If we have already identified that an officer is entering premises that are occupied, what are the circumstances in which it would not be reasonably practicable for him to identify himself?
That is a very reasonable question. If the hon. Member will allow me, I will come back to him via written correspondence. In drafting the clause— I am raking my memory for our discussions about it—we thought that there would be certain circumstances in which the reasonability test might not need to be met. Some of the clauses have been developed following exchanges with local authorities. I will come back to the hon. Member on the specific point about whether we have met the test for it being necessary to include the subsection in the Bill.
The difficulty is that the Minister is asking us to support the wording of the Bill now, not subsequently to a letter being received. It is hard to support a clause that suggests on the face of it that an officer could come in and decide that it is not reasonably practicable to show their authority to somebody who is in occupation of their own residence. This is not an office building; it is where people live. I invite the Minister, who has his officials with him, to provide a more substantive answer in his next comments, because it is difficult for someone like me to support the clause as drafted.

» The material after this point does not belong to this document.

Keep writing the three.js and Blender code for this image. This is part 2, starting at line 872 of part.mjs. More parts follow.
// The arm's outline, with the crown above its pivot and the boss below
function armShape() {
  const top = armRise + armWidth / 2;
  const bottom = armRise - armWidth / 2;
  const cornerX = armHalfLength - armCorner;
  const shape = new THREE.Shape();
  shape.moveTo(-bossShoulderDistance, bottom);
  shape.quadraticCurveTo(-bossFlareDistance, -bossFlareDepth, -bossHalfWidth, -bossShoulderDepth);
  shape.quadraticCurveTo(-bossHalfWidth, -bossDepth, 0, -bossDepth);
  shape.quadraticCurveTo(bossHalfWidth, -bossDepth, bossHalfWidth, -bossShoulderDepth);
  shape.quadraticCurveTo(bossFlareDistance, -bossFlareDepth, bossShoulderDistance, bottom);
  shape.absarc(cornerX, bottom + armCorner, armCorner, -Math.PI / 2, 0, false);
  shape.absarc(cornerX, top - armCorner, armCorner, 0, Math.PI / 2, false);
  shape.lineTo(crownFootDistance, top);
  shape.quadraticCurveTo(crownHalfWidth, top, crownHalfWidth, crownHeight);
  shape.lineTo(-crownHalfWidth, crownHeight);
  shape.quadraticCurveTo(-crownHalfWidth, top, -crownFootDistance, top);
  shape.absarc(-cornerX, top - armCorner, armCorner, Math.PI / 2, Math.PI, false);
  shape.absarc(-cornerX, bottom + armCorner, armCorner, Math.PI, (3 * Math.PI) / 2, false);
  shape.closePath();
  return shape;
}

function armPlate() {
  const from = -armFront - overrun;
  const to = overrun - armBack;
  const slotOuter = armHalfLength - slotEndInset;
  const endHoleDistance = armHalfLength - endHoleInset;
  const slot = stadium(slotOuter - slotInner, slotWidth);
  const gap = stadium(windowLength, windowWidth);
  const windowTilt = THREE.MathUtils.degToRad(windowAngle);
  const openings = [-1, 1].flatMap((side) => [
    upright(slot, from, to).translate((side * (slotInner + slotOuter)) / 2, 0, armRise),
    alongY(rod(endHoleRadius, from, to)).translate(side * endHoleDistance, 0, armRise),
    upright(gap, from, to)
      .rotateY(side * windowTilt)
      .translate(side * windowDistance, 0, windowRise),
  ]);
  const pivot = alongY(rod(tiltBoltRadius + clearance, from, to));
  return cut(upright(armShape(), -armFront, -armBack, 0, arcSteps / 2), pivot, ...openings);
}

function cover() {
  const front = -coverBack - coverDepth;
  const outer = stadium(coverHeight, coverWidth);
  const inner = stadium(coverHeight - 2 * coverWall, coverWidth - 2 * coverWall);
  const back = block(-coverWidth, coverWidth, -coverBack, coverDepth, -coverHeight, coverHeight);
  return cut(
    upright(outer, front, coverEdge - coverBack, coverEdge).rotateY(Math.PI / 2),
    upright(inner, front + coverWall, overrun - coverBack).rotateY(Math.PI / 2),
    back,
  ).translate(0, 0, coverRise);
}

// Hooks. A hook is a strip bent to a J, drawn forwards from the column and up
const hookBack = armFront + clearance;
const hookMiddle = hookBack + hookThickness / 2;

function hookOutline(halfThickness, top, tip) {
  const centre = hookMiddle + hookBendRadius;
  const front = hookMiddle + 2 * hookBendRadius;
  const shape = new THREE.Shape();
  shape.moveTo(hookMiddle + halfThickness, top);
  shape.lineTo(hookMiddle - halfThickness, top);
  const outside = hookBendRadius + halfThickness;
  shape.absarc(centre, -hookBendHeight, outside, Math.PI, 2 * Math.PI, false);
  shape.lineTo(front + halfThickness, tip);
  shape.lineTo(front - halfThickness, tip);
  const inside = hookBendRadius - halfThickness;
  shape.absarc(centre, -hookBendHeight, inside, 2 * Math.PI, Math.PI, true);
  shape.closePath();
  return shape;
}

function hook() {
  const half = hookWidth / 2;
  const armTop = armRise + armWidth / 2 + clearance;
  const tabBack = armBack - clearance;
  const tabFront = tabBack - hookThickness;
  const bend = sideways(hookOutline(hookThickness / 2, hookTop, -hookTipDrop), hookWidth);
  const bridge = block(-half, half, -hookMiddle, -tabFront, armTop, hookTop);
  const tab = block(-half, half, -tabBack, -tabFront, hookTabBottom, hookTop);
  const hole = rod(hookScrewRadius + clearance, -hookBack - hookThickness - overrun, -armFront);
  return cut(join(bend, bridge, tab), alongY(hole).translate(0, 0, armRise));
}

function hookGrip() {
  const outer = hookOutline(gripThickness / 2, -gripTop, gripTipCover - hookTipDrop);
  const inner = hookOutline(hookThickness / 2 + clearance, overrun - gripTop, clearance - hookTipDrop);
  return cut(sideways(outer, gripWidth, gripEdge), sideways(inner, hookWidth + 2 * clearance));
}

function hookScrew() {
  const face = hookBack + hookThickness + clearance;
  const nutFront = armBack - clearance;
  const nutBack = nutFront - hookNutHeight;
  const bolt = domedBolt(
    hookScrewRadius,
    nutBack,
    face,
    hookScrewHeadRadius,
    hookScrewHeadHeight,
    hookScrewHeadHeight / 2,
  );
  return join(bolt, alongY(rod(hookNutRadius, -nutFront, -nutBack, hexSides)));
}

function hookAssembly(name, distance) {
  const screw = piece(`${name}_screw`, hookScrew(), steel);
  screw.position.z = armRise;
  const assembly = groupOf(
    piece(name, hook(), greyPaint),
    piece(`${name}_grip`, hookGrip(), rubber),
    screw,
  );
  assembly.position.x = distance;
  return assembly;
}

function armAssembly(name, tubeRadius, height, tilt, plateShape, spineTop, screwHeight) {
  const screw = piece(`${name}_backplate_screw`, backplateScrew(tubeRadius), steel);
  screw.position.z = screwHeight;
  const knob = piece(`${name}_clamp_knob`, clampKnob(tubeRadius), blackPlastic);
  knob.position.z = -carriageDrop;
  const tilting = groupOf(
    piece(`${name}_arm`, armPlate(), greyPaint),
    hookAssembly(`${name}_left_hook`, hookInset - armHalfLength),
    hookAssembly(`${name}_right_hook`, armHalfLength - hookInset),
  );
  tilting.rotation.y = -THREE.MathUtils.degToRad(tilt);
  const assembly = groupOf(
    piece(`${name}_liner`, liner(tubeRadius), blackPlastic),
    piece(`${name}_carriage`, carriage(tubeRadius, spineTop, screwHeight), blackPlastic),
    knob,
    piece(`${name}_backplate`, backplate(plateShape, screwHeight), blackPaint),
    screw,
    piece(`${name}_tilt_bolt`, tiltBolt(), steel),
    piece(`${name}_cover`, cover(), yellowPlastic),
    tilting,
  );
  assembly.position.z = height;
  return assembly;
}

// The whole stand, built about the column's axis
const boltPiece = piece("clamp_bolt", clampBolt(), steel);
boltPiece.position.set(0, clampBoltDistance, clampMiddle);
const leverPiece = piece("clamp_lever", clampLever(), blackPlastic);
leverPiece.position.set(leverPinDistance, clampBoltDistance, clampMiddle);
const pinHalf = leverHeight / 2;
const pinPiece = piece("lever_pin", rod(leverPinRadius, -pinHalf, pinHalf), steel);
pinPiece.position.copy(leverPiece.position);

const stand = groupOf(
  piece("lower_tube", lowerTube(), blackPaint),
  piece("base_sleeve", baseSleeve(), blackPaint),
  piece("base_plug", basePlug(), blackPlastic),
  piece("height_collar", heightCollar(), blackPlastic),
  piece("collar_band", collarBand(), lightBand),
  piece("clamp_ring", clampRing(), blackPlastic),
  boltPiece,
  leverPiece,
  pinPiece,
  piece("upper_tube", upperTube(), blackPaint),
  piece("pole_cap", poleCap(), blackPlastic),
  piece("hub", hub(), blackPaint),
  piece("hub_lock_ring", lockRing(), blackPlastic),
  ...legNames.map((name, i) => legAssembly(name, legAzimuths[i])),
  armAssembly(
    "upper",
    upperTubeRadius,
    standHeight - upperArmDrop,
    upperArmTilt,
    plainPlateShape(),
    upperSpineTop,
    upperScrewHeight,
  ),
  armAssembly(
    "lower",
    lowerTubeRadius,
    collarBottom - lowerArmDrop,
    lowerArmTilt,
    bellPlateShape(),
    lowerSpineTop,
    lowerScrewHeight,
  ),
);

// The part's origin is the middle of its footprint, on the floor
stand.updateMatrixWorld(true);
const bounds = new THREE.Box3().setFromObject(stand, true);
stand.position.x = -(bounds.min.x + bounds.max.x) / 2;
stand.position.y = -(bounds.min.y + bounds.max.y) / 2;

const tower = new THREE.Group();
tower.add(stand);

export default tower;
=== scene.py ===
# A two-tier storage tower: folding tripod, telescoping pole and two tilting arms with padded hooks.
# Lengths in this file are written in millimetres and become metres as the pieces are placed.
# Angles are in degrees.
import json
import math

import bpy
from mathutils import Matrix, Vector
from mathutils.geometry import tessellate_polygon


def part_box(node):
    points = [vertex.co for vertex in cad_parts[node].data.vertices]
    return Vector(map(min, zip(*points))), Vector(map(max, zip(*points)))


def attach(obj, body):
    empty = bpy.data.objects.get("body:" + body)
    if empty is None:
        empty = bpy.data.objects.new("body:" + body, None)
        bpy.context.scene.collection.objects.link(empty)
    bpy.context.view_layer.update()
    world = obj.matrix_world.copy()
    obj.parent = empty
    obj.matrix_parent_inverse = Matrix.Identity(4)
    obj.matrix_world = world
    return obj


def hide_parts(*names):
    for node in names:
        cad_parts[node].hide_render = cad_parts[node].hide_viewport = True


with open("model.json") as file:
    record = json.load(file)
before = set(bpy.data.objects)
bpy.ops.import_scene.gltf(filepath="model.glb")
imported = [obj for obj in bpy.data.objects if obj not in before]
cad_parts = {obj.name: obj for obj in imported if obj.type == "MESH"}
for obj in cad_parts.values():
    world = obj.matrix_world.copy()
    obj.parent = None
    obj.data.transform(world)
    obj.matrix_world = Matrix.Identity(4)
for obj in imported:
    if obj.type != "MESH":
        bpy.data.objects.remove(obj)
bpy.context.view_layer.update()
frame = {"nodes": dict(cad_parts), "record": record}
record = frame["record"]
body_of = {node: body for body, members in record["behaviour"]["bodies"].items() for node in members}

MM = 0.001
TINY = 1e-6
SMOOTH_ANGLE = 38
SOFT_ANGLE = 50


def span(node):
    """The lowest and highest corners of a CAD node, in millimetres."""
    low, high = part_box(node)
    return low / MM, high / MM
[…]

I will happily try to do so: I will take away the point and try to get the hon. Member some reassurance in short order. I reassure him that we have drafted the clauses carefully, following extensive dialogue with local authorities and local authority stakeholders. We do not take the power lightly. If I understand him correctly, he is putting to me the reasonable point that such a power would never be necessary. If, in the course of our ongoing exchanges, I can give him an example in which it might be necessary, perhaps he will be reassured.